C. The Eastern District of Michigan Comes to the Same Conclusion as Global Applying Michigan Rules of Contract Interpretation in
Shortly before the Second Circuit made its latest ruling in Global Re VIII, the Eastern District of Michigan considered whether Transatlantic Reinsurance Company (“TransRe”) was obligated to pay defense costs in addition to the applicable limit of liability for covered asbestos loss payments.[46] Unlike in New York, there have been few reported reinsurance decisions involving Michigan law, so the court was able to write on a clean slate without the need to reconcile conflicting precedent.
In 1981 and 1982, TransRe issued to Amerisure Mutual Insurance Company’s predecessor facultative certificates that covered a portion of Amerisure’s risk under commercial general liability and umbrella policies it issued to Armstrong Machine Works. Armstrong manufactured a steam trap with a gasket containing non-friable asbestos.[47] Amerisure’s umbrella policies with Armstrong obligated Amerisure to pay defense costs in addition to the applicable limit of liability for covered loss payments.[48] The facultative certificates provided reinsurance on a “Contributing Excess” basis and contained a standard follow-the-form clause.[49] The “Reinsurance Accepted” amount was, on one certificate, $2 million part of $4 million “each occurrence and in the aggregate where applicable excess of” $1 million “each occurrence and in the aggregate where applicable excess of primary.”[50]
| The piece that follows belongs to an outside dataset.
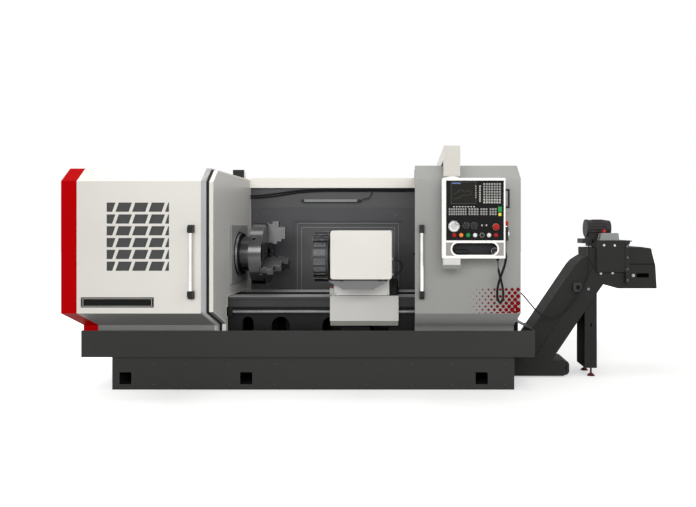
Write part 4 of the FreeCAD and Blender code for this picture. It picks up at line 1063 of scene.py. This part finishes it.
class LATHE_OT_paint_facets(bpy.types.Operator):
    """Roof facets painted lighter as painted light and downward facets painted darker as painted
    shade on doors and covers, and the black sheet beside the right cover
    """
    bl_idname = "lathe.paint_facets"
    bl_label = "Painted facets"

    def execute(self, context):
        painted_shade_top, bracket_drop = 640, 79
        sheet_left, sheet_top = box_mm("right_door_panel")[0].x + 832, 620
        for node in ("left_door_panel", "headstock_cover", "red_end_cap", "right_door_panel",
                     "right_cover"):
            piece = finished_copy(node, 0.0 if node.startswith("right") else 1.2)
            top = box_mm(node)[1].z
            # Roof facets get painted light
            if node in ("left_door_panel", "headstock_cover"):
                second_finish(piece, "roof_painted_light", self.faces_up)
            # Downward facets get painted shade
            if node != "red_end_cap":
                second_finish(piece, "facet_painted_shade", self.faces_down)
            if node == "headstock_cover":
                self.side_wall(piece)
            # The left door's front below the given height gets the same painted shade
            if node == "left_door_panel":
                second_finish(piece, "facet_painted_shade", lambda place, normal: normal.y < -0.9
                              and place.z < painted_shade_top)
            if "door" in node:
                second_finish(piece, "black_plastic", lambda place, normal: place.y > ROOF_END + 3
                              and place.z > top - bracket_drop)
            if node == "right_cover":
                second_finish(piece, "black_plastic", lambda place, normal: place.x > sheet_left
                              and place.z < sheet_top)
        return {"FINISHED"}

    def side_wall(self, piece):
        """Grey inner side wall within a folded white rim."""
        wall = box_mm("headstock_cover")[1].x
        pick_faces(piece, lambda place, normal: normal.x > 0.99 and place.x > (wall - 1) * MM)
        bpy.ops.mesh.inset(thickness=12 * MM, depth=0)
        bpy.ops.mesh.inset(thickness=1 * MM, depth=-1.5 * MM)
        bpy.ops.object.mode_set(mode="OBJECT")
        second_finish(piece, "side_wall", lambda place, normal: normal.x > 0.9
                      and wall - 3 < place.x < wall - 1)
        smoothed(piece)

    def faces_up(self, place, normal):
        """Facets of the sloping roof, painted paler as painted light from above."""
        return 0.3 < normal.z < 0.99 and normal.y < -0.1

    def faces_down(self, place, normal):
        """Facets that slope in towards the foot, painted darker as painted shade."""
        return -0.99 < normal.z < -0.3 and normal.y < -0.1


class LATHE_OT_bed_trim(bpy.types.Operator):
    """Finishes of the bed, saddle, cross slide, chuck jaws and pendant arm"""
    bl_idname = "lathe.bed_trim"
    bl_label = "Bed, slides and jaws"

    def execute(self, context):
        self.bed(86)
        saddle = finished_copy("saddle", 1.5)
        block = box_mm("saddle")[0].x + 39
        second_finish(saddle, "apron_paint", lambda place, normal: place.x < block)
        slide = finished_copy("cross_slide", 1.5)
        second_finish(slide, "slide_grey", lambda place, normal: normal.y < -0.3)
        for number in (1, 2, 3):
            finished_copy("chuck_jaw_%d" % number, 1.5)
        # The post takes the darker beige copy, which is painted shade
        arm = finished_copy("pendant_arm")
        # The post's left side painted bright white as a painted highlight
        second_finish(arm, "pendant_white", lambda place, normal: normal.x < -0.9)
        return {"FINISHED"}

    def bed(self, depth):
        """Ground ways, and a band of the given depth along the bed's front in the casting paint at
        its lit level, above the darker casting colour that stands for shade.
        """
        bed = finished_copy("bed_casting", 1.5)
        low, high = box_mm("bed_casting")
        with editing(bed):
            bpy.ops.mesh.bisect(plane_co=(0, 0, (high.z - depth) * MM), plane_no=WAYS["up"])
        # Upper front band at the lit level of the paint, over the painted shade below
        second_finish(bed, "bed_front_lit_band", lambda place, normal: normal.y < -0.9
                      and place.z > high.z - depth + 1 and place.y < low.y + 120)
        second_finish(bed, "ground_way", lambda place, normal: normal.z > 0.9
                      and place.z > high.z - 2)
        smoothed(bed)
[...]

TransRe argued that under the terms of the facultative certificates, its total liability was capped at by the “Reinsurance Accepted” amount.[51] The court disagreed, finding “the plain terms in the facultative certificates rebuff Defendant’s reading of them” because the “Reinsurance Accepted” provision does not explain what payments count towards the $2 million aggregate limit.[52] The court based its decision on ordinary principles of contract interpretation, which are standard across jurisdictions:
- Insurance policies are interpreted “like any other contract;”[53]
- Insurance policies are “read as a whole, with meaning given to all terms;”[54] and
- Courts read contract terms based on “their commonly used meaning.”[55]
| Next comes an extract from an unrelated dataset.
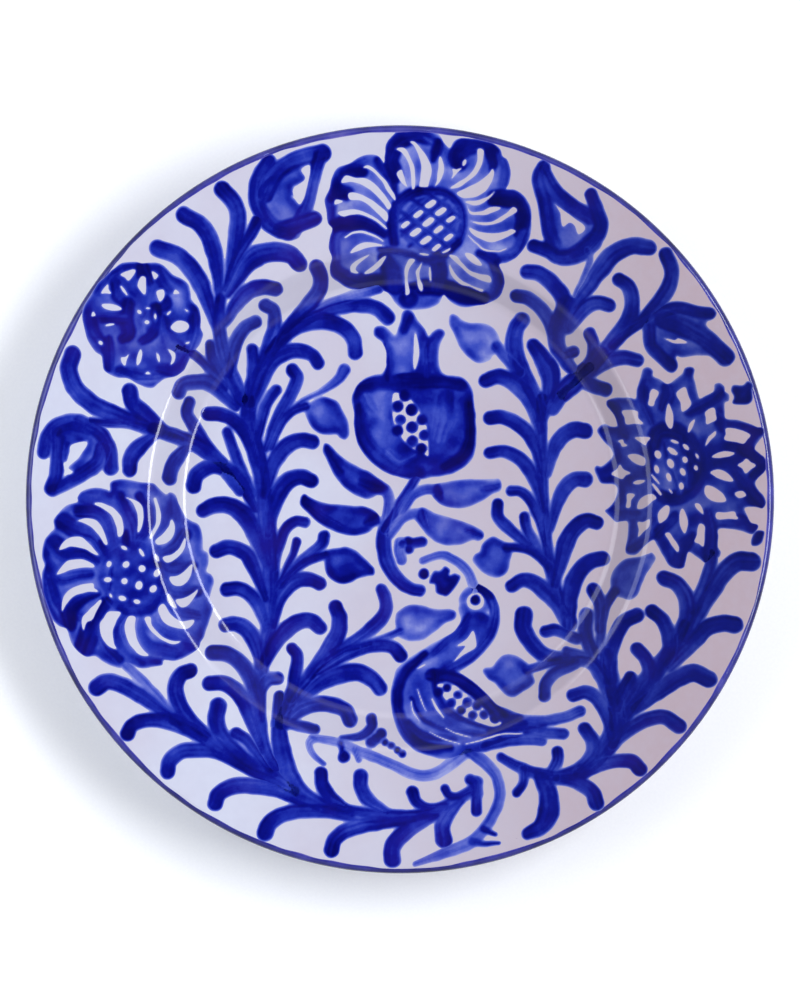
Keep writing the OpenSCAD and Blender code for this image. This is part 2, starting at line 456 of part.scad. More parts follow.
module carnation_shape() {
    difference() {
        pool([[-6, 138], [-5.5, 142], [-2.5, 146], [0, 147.4], [6, 147.6], [12, 147.2],
            [15.5, 146], [17.5, 142.5], [20, 140.5], [22, 143.5], [26, 144.4], [32, 143.6],
            [37, 142.3], [40, 140], [41, 137.3], [43, 135.5], [44.2, 131], [43.5, 126.5],
            [42.5, 124.2], [46, 123.7], [50, 121], [52.3, 116], [52.5, 111], [51.8, 105],
            [50, 101], [47, 97.5], [43, 95], [39.8, 94], [41.5, 90], [41.7, 86], [40, 81.5],
            [35, 78.8], [30, 77.8], [25, 77.3], [21, 79], [17.5, 82.2], [15.5, 79], [12, 77],
            [8, 76.3], [4, 76], [0.5, 76.7], [-2, 79], [-5.5, 83.5], [-12, 84.5], [-17, 84],
            [-22, 85.5], [-27, 89], [-28, 93], [-27.3, 97], [-28.5, 101], [-28, 105], [-27, 108.5],
            [-29, 111], [-29.5, 116], [-30, 120], [-28, 124.5], [-27, 129], [-25, 132.5],
            [-20, 134.5], [-16, 137], [-12, 138], [-8.5, 137], [-6.3, 134.5]]);
        carnation_weave();
        pool([[-23.4, 126.8], [-21.6, 129.5], [-17.5, 128.6], [-13, 128.2], [-8.3, 124.6],
            [-4.9, 120], [-3.5, 117.8], [-4.7, 116.2], [-6.8, 118.9], [-10.5, 122.8], [-15, 125.7],
            [-19.5, 127.1]]);
        pool([[-14.7, 132.8], [-12.5, 133.6], [-9.5, 131.5], [-5.5, 127], [-2.5, 122.5],
            [-2, 119.8], [-3.6, 121.4], [-6.5, 126], [-9.5, 130], [-12.5, 132.3]]);
        pool([[-20.4, 122.5], [-16.5, 122.3], [-12, 120.3], [-8.3, 117.6], [-5.1, 114.6],
            [-5.4, 111.3], [-8.3, 113.9], [-11.5, 116.9], [-15.5, 119.6], [-19.8, 119.9]]);
        pool([[-26, 118.1], [-25.6, 120], [-22.8, 119.3]]);
        pool([[-24.8, 114.8], [-21, 115.9], [-17.5, 116], [-13, 114.6], [-9, 112], [-6, 109.6],
            [-5.4, 108.2], [-8.5, 110.5], [-12, 112.7], [-16, 114.2], [-19.5, 114.1],
            [-22.8, 113.3]]);
        brush([0.54, 0.9, 0.54], [[-22, 105], [-18.5, 106.8], [-13.5, 106.8], [-9, 105],
            [-6.8, 103.4]]);
        pool([[-20, 98.6], [-18, 101.3], [-14.5, 102.9], [-10.5, 102.8], [-6.3, 101.5],
            [-10, 101.3], [-14, 100.6], [-17.5, 99.3]]);
        pool([[-19.7, 91.5], [-19.5, 93.8], [-16, 96.6], [-12.2, 98], [-15.5, 95.5], [-17.8, 92.5],
            [-16.5, 90.7], [-18.6, 90.9]]);
        pool([[-14.2, 90.7], [-10.5, 93.8], [-7.5, 96.5], [-5.5, 97.3], [-7.5, 94], [-10.2, 91.6],
            [-12.2, 90.6]]);
        pool([[3.8, 96.3], [5.8, 95.8], [3.8, 93], [3, 89.5], [3.4, 86], [3.7, 83], [2.4, 82.4],
            [2.2, 85], [2, 88.5], [1.8, 92], [2.6, 94.5]]);
        pool([[8.8, 94.8], [7.8, 91.5], [8, 88.5], [9, 85.8], [8.8, 83.8], [7.6, 84.8], [7, 88],
            [6.3, 91.4], [7.4, 93.2]]);
        brush([0.54, 0.9, 0.54], [[11.7, 93], [12, 90.5], [12.2, 88]]);
        pool([[-1.4, 140.2], [1.5, 140.5], [3.5, 138], [5.3, 134], [6, 130], [5.9, 125.5],
            [5, 124], [4.5, 127], [4.2, 131], [3, 135.5], [0.8, 138.6]]);
        pool([[-1.2, 130.6], [0.5, 131.9], [1.4, 129.8], [2.2, 127], [3, 124.9], [1, 126.5],
            [-0.4, 128.5]]);
        pool([[4.2, 143], [5.8, 142.8], [8.5, 140], [11, 136.5], [12.5, 133], [12.3, 129.5],
            [11.5, 126], [10.8, 125.2], [8, 125.2], [7.7, 126], [8.3, 129], [8.5, 133],
            [7.5, 137.5], [5.8, 141]]);
        pool([[15.4, 135], [16, 137], [17, 135.5], [17.5, 131.5], [16.6, 128.5], [14.2, 125.5],
            [14.8, 128], [15.2, 131]]);
        brush([0.78, 1.3, 0.78], [[26.2, 135.5], [25.4, 133.9]]);
        pool([[21, 132.3], [22.5, 132], [24.5, 132.5], [23, 130.8], [20.6, 128.3], [21.2, 130.3]]);
        pool([[20, 124.6], [23, 126.8], [26.5, 128.8], [29.5, 132], [31, 135.5], [31.2, 139.8],
            [33.3, 139.6], [33.2, 136], [32.3, 133], [30.5, 130], [27, 127.2], [23.5, 125]]);
        pool([[22.8, 122.8], [27, 124.8], [32, 127.3], [35.5, 130.3], [37, 132.2], [37.6, 130.5],
            [36.5, 127], [34.5, 123.8], [31, 121.5], [27.5, 120.6], [24.8, 121]]);
        pool([[26, 119.2], [30, 119.6], [34.5, 120.8], [37.8, 123.2], [36.3, 121.3], [33, 118.5],
            [29, 117.8]]);
        pool([[26.7, 117.5], [28.6, 115.2], [32, 115.1], [36.5, 116.9], [40.3, 116.7],
            [37.5, 114.9], [33, 113.9], [28.5, 114.2]]);
        pool([[28.2, 111.6], [32, 110.9], [37, 111.3], [42, 114.2], [45.2, 116.9], [46.8, 115.4],
            [43.5, 113.2], [40, 111], [35.5, 109.9], [31, 110.2]]);
        pool([[27.9, 108.9], [31.5, 107.2], [37, 106.4], [42, 107.2], [44.6, 108.2], [46.3, 107.1],
            [42, 104.8], [37, 103.1], [33, 104], [29, 106.3]]);
        brush([0.42, 0.7, 0.42], [[27.5, 105.5], [30.5, 102.5], [34, 100], [39, 99.3],
            [42.5, 100.4]]);
        pool([[26, 98.5], [28.5, 98.4], [31, 96.5], [32.8, 93.8], [30.5, 94], [27.5, 96]]);
        pool([[19.6, 97.8], [22.6, 97.4], [25, 94.5], [28, 91.8], [32, 90.2], [35.8, 89.6],
            [36.6, 87.2], [34, 87.4], [30, 89], [26, 91.7], [22.8, 94.6]]);
        pool([[19.9, 94.2], [21.5, 91.5], [24, 88.5], [27.5, 86.3], [31.5, 84.8], [33.3, 84.2],
            [32.5, 83.5], [28.5, 85.2], [24.5, 86.4], [21, 89.5], [19.8, 92.5]]);
        brush([0.48, 0.8, 0.48], [[17.2, 99], [20, 100.4]]);
        brush([0.54, 0.9, 0.54], [[8, 98.5], [11.2, 98]]);
    }
}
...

In particular, the court looked to the follow-the-form clause in the certificates’ General Conditions, which stated that TransRe’s liability “follow[s]” Amerisure’s “liability in accordance with the terms and conditions of the policy reinsured” except “to those terms and/or conditions as may be inconsistent with the terms of th[e] [c]ertificate.”[56] The question for the court, then, was “whether the loss expense liability in the primary insurance policy is ‘inconsistent with the terms of th[e] [c]ertificate.’”[57] The “Contributing Excess” definition explicitly stated that TransRe’s limit of liability, as set forth by the “Reinsurance Accepted” amount, “applies proportionally to all loss settlements”.[58] The certificates defined “loss” to mean money damages paid by Armstrong in settlement or judgment, and the definition of “loss” explicitly excluded “loss expense,” which the certificates separately defined to mean defense costs.[59] Therefore:
Put together, the 1981 certificate provides: the reinsurer’s liability limit applies proportionally (based on the $2 million part of $4 million percentage) to all amounts actually paid by Plaintiff only in settlement or satisfaction of claims, awards, or judgments. Adopting Defendant's reading of the certificates is revisionist. Reading the term “loss expenses” into the “Contributing Excess” definition would alter the parties’ intent because the parties explicitly excluded loss expenses from counting against Defendant's liability limit. . . . [T]he certificates’ terms are clear, and the Court must enforce the terms as written.[60]
IV. Key Takeaways
Amerisure indicates that other jurisdictions will follow the Second Circuit’s lead in THE Global Re decisions and enforce facultative certificates according to their plan terms, applying ordinary rules of contract interpretation. After the New York Court of Appeals’ and Second Circuit’s recent decisions in Global Re, the “Reinsurance Accepted” amount does not provide a presumptive cap on a reinsurer’s total obligation under a facultative certificate with respect to both losses and expenses under New York law. Together with the decision in Amerisure, there is now strong and clear precedent that for a court to properly interpret a facultative certificate, it must look at the language used by the parties and apply ordinary principles of contract interpretation. Where there is a standard follow-the-form clause, a reinsurer’s liability under a facultative certificate will likely be concurrent with its cedent’s liability. These decisions underscore the importance of using clear language and clearly defined terms in facultative certificates.